Our youth, in their Associations and other groupings should, therefore, catalyse and encourage the initiation of Self-Help Programmes/Projects (SHPs) of community development in which the people are active participants. They should strengthen the people’s capability to solve their problems and to manage their own programmes and projects. This calls for planning and clear communication of job descriptions or unambiguous assignments. (Numbers 4:19   “…assign to each man his work and what he is to carry…”

The model for all time is the “Suffering Servant’ in Mt. 23:11-12 “…he who is greatest among you shall be your servant” The kind of Leadership Jesus approves for adoption by leaders of God’s people. Paul sums up, in 1Thes.2:7-9, for leaders to live unassumingly…work with unsparing energy, slaving day and night…so as not to be a burden on any one…”  He advises further, in Rm.12:5-16, on the use of the different gifts and talents, that we should devote ourselves to practical service and work (for the Lord) “not half-heartedly, but with conscientiousness and an eager spirit …”
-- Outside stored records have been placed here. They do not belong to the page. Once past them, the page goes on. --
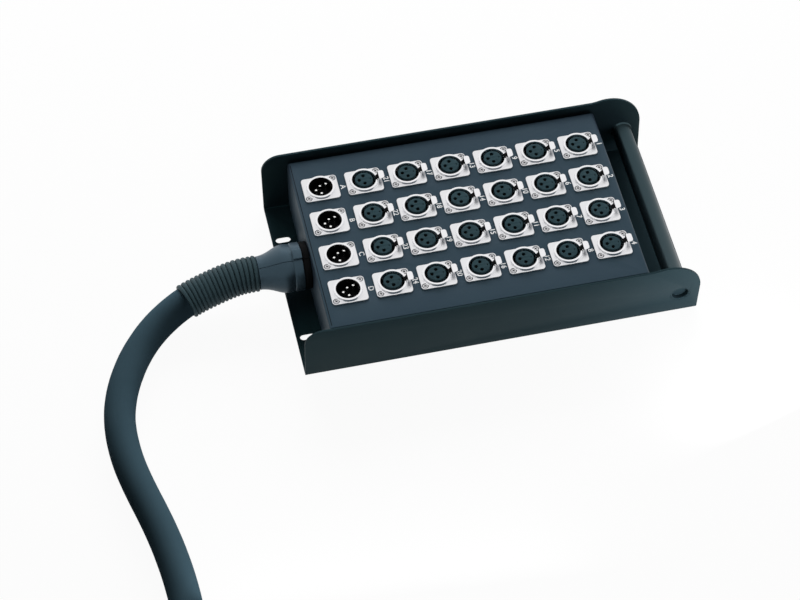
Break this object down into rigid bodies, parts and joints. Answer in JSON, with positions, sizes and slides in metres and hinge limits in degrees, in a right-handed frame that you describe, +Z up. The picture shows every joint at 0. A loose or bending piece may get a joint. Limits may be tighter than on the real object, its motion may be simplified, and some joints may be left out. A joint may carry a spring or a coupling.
{
  "type": "stage box snake",
  "caption": "Low metal stage box with latching panel sockets in a folded tray with a tube handle, its thick multicore cable leaving through a ribbed sleeve to a coil.",
  "frame": {"origin": "under the middle of the tray, on the surface that it stands on, measured without the cable, its gland, sleeve and far connector", "axes": "+X along the box from the cable end to the handle, +Y across to the side with the first row of sockets, +Z up"},
  "size_m": [0.5163, 0.9003, 0.1337],
  "materials": {
    "tray_paint": "fine satin powder coat, dark blue-grey",
    "tube_paint": "satin powder coat, dark blue-grey",
    "cover_paint": "fine satin powder coat, dark blue-grey",
    "socket_nickel": "satin nickel plate on die-cast zinc",
    "latch_nickel": "satin nickel plate",
    "gland_moulding": "satin moulded plastic, dark grey",
    "sleeve_rubber": "satin moulded rubber, dark grey",
    "cable_sheath": "smooth satin sheath, dark blue-grey",
    "connector_shell": "satin anodised"
  },
  "bodies": {
    "stage_box": {"tray": "tray_paint", "handle_tube": "tube_paint", "connector_box_cover": "cover_paint", "return_socket_A": "socket_nickel", "return_socket_B": "socket_nickel", "return_socket_C": "socket_nickel", "return_socket_D": "socket_nickel", "send_socket_01": "socket_nickel", "send_socket_02": "socket_nickel", "send_socket_03": "socket_nickel", "send_socket_04": "socket_nickel", "send_socket_05": "socket_nickel", "send_socket_06": "socket_nickel", "send_socket_07": "socket_nickel", "send_socket_08": "socket_nickel", "send_socket_09": "socket_nickel", "send_socket_10": "socket_nickel", "send_socket_11": "socket_nickel", "send_socket_12": "socket_nickel", "send_socket_13": "socket_nickel", "send_socket_14": "socket_nickel", "send_socket_15": "socket_nickel", "send_socket_16": "socket_nickel", "send_socket_17": "socket_nickel", "send_socket_18": "socket_nickel", "send_socket_19": "socket_nickel", "send_socket_20": "socket_nickel", "send_socket_21": "socket_nickel", "send_socket_22": "socket_nickel", "send_socket_23": "socket_nickel", "send_socket_24": "socket_nickel", "cable_gland": "gland_moulding", "ribbed_sleeve": "sleeve_rubber", "cable": "cable_sheath", "cable_coil": "cable_sheath", "multipin_connector": "connector_shell"},
    "latch_01": {"latch_01": "latch_nickel"},
    "latch_02": {"latch_02": "latch_nickel"},
    "latch_03": {"latch_03": "latch_nickel"},
    "latch_04": {"latch_04": "latch_nickel"},
    "latch_05": {"latch_05": "latch_nickel"},
    "latch_06": {"latch_06": "latch_nickel"},
    "latch_07": {"latch_07": "latch_nickel"},
    "latch_08": {"latch_08": "latch_nickel"},
    "latch_09": {"latch_09": "latch_nickel"},
    "latch_10": {"latch_10": "latch_nickel"},
    "latch_11": {"latch_11": "latch_nickel"},
    "latch_12": {"latch_12": "latch_nickel"},
    "latch_13": {"latch_13": "latch_nickel"},
    "latch_14": {"latch_14": "latch_nickel"},
    "latch_15": {"latch_15": "latch_nickel"},
    "latch_16": {"latch_16": "latch_nickel"},
    "latch_17": {"latch_17": "latch_nickel"},
    "latch_18": {"latch_18": "latch_nickel"},
    "latch_19": {"latch_19": "latch_nickel"},
    "latch_20": {"latch_20": "latch_nickel"},
    "latch_21": {"latch_21": "latch_nickel"},
    "latch_22": {"latch_22": "latch_nickel"},
    "latch_23": {"latch_23": "latch_nickel"},
    "latch_24": {"latch_24": "latch_nickel"}
  },
  "joints": [
    {"name": "press_latch_01", "type": "hinge", "parent": "stage_box", "child": "latch_01", "pos_m": [0.11345, 0.05715, 0.0609], "axis": [0, 1, 0], "range_deg": [0, 10], "stiffness_Nm_per_rad": 0.13, "springref_deg": -2.86},
    {"name": "press_latch_02", "type": "hinge", "parent": "stage_box", "child": "latch_02", "pos_m": [0.11345, 0.01905, 0.0609], "axis": [0, 1, 0], "range_deg": [0, 10], "stiffness_Nm_per_rad": 0.13, "springref_deg": -2.86},
    {"name": "press_latch_03", "type": "hinge", "parent": "stage_box", "child": "latch_03", "pos_m": [0.11345, -0.01905, 0.0609], "axis": [0, 1, 0], "range_deg": [0, 10], "stiffness_Nm_per_rad": 0.13, "springref_deg": -2.86},
    {"name": "press_latch_04", "type": "hinge", "parent": "stage_box", "child": "latch_04", "pos_m": [0.11345, -0.05715, 0.0609], "axis": [0, 1, 0], "range_deg": [0, 10], "stiffness_Nm_per_rad": 0.13, "springref_deg": -2.86},
    {"name": "press_latch_05", "type": "hinge", "parent": "stage_box", "child": "latch_05", "pos_m": [0.07535, 0.05715, 0.0609], "axis": [0, 1, 0], "range_deg": [0, 10], "stiffness_Nm_per_rad": 0.13, "springref_deg": -2.86},
    {"name": "press_latch_06", "type": "hinge", "parent": "stage_box", "child": "latch_06", "pos_m": [0.07535, 0.01905, 0.0609], "axis": [0, 1, 0], "range_deg": [0, 10], "stiffness_Nm_per_rad": 0.13, "springref_deg": -2.86},
    {"name": "press_latch_07", "type": "hinge", "parent": "stage_box", "child": "latch_07", "pos_m": [0.07535, -0.01905, 0.0609], "axis": [0, 1, 0], "range_deg": [0, 10], "stiffness_Nm_per_rad": 0.13, "springref_deg": -2.86},
    {"name": "press_latch_08", "type": "hinge", "parent": "stage_box", "child": "latch_08", "pos_m": [0.07535, -0.05715, 0.0609], "axis": [0, 1, 0], "range_deg": [0, 10], "stiffness_Nm_per_rad": 0.13, "springref_deg": -2.86},
    {"name": "press_latch_09", "type": "hinge", "parent": "stage_box", "child": "latch_09", "pos_m": [0.03725, 0.05715, 0.0609], "axis": [0, 1, 0], "range_deg": [0, 10], "stiffness_Nm_per_rad": 0.13, "springref_deg": -2.86},
    {"name": "press_latch_10", "type": "hinge", "parent": "stage_box", "child": "latch_10", "pos_m": [0.03725, 0.01905, 0.0609], "axis": [0, 1, 0], "range_deg": [0, 10], "stiffness_Nm_per_rad": 0.13, "springref_deg": -2.86},
    {"name": "press_latch_11", "type": "hinge", "parent": "stage_box", "child": "latch_11", "pos_m": [0.03725, -0.01905, 0.0609], "axis": [0, 1, 0], "range_deg": [0, 10], "stiffness_Nm_per_rad": 0.13, "springref_deg": -2.86},
    {"name": "press_latch_12", "type": "hinge", "parent": "stage_box", "child": "latch_12", "pos_m": [0.03725, -0.05715, 0.0609], "axis": [0, 1, 0], "range_deg": [0, 10], "stiffness_Nm_per_rad": 0.13, "springref_deg": -2.86},
    {"name": "press_latch_13", "type": "hinge", "parent": "stage_box", "child": "latch_13", "pos_m": [-0.00085, 0.05715, 0.0609], "axis": [0, 1, 0], "range_deg": [0, 10], "stiffness_Nm_per_rad": 0.13, "springref_deg": -2.86},
    {"name": "press_latch_14", "type": "hinge", "parent": "stage_box", "child": "latch_14", "pos_m": [-0.00085, 0.01905, 0.0609], "axis": [0, 1, 0], "range_deg": [0, 10], "stiffness_Nm_per_rad": 0.13, "springref_deg": -2.86},
    {"name": "press_latch_15", "type": "hinge", "parent": "stage_box", "child": "latch_15", "pos_m": [-0.00085, -0.01905, 0.0609], "axis": [0, 1, 0], "range_deg": [0, 10], "stiffness_Nm_per_rad": 0.13, "springref_deg": -2.86},
    {"name": "press_latch_16", "type": "hinge", "parent": "stage_box", "child": "latch_16", "pos_m": [-0.00085, -0.05715, 0.0609], "axis": [0, 1, 0], "range_deg": [0, 10], "stiffness_Nm_per_rad": 0.13, "springref_deg": -2.86},
    {"name": "press_latch_17", "type": "hinge", "parent": "stage_box", "child": "latch_17", "pos_m": [-0.03895, 0.05715, 0.0609], "axis": [0, 1, 0], "range_deg": [0, 10], "stiffness_Nm_per_rad": 0.13, "springref_deg": -2.86},
    {"name": "press_latch_18", "type": "hinge", "parent": "stage_box", "child": "latch_18", "pos_m": [-0.03895, 0.01905, 0.0609], "axis": [0, 1, 0], "range_deg": [0, 10], "stiffness_Nm_per_rad": 0.13, "springref_deg": -2.86},
    {"name": "press_latch_19", "type": "hinge", "parent": "stage_box", "child": "latch_19", "pos_m": [-0.03895, -0.01905, 0.0609], "axis": [0, 1, 0], "range_deg": [0, 10], "stiffness_Nm_per_rad": 0.13, "springref_deg": -2.86},
    {"name": "press_latch_20", "type": "hinge", "parent": "stage_box", "child": "latch_20", "pos_m": [-0.03895, -0.05715, 0.0609], "axis": [0, 1, 0], "range_deg": [0, 10], "stiffness_Nm_per_rad": 0.13, "springref_deg": -2.86},
    {"name": "press_latch_21", "type": "hinge", "parent": "stage_box", "child": "latch_21", "pos_m": [-0.07705, 0.05715, 0.0609], "axis": [0, 1, 0], "range_deg": [0, 10], "stiffness_Nm_per_rad": 0.13, "springref_deg": -2.86},
    {"name": "press_latch_22", "type": "hinge", "parent": "stage_box", "child": "latch_22", "pos_m": [-0.07705, 0.01905, 0.0609], "axis": [0, 1, 0], "range_deg": [0, 10], "stiffness_Nm_per_rad": 0.13, "springref_deg": -2.86},
    {"name": "press_latch_23", "type": "hinge", "parent": "stage_box", "child": "latch_23", "pos_m": [-0.07705, -0.01905, 0.0609], "axis": [0, 1, 0], "range_deg": [0, 10], "stiffness_Nm_per_rad": 0.13, "springref_deg": -2.86},
    {"name": "press_latch_24", "type": "hinge", "parent": "stage_box", "child": "latch_24", "pos_m": [-0.07705, -0.05715, 0.0609], "axis": [0, 1, 0], "range_deg": [0, 10], "stiffness_Nm_per_rad": 0.13, "springref_deg": -2.86}
  ]
}
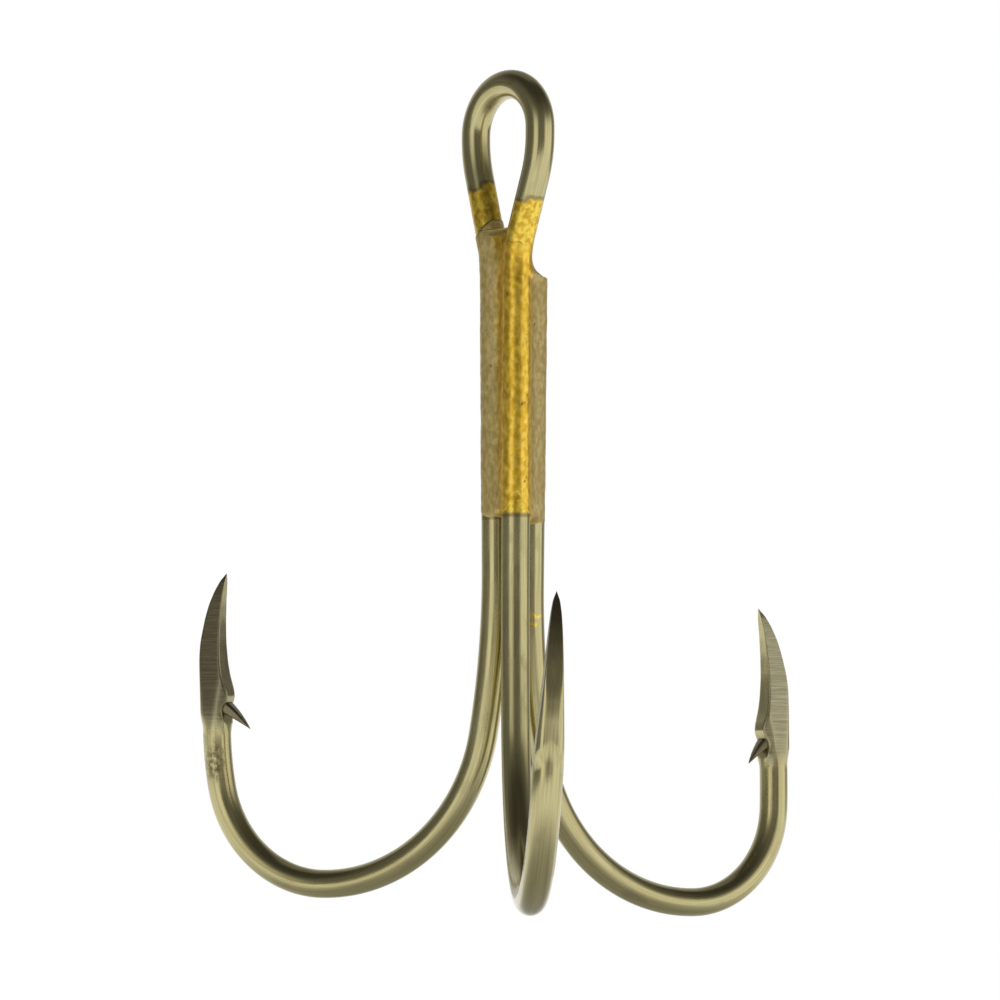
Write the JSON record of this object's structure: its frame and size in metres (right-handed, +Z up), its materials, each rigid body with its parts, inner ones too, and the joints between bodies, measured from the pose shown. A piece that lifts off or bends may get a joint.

Leadership teams should therefore serve with a single heart and eye to the glory of the Lord. Such faithful service and whatever we do should be carried out “with all (our) hearts, as working for the Lord…” (Col.3:23). Peter corroborates this statement by saying that, “if anyone serves, they should do so with the strength God provides, so that in all things God may be praised through Jesus Christ…” (1Pt.4:11).   The positive attitude of a faithful servant towards the tasks that are assigned is a measure of the way we honour God. We should appreciate the importance of any responsibilities given to us and do them well.

The Christian youth, in a challenging world, must be comforted by the fact that “all goes well for one who is honest in all his dealings…” (Ps.112:8). Thus, in my opinion, the essence of YOUTH LEADERSHIP FOR FRUITFUL SERVICE should be a preparation for adult life, in Religious Affairs, Politics, Traditional Rule, Business and general Social relationships.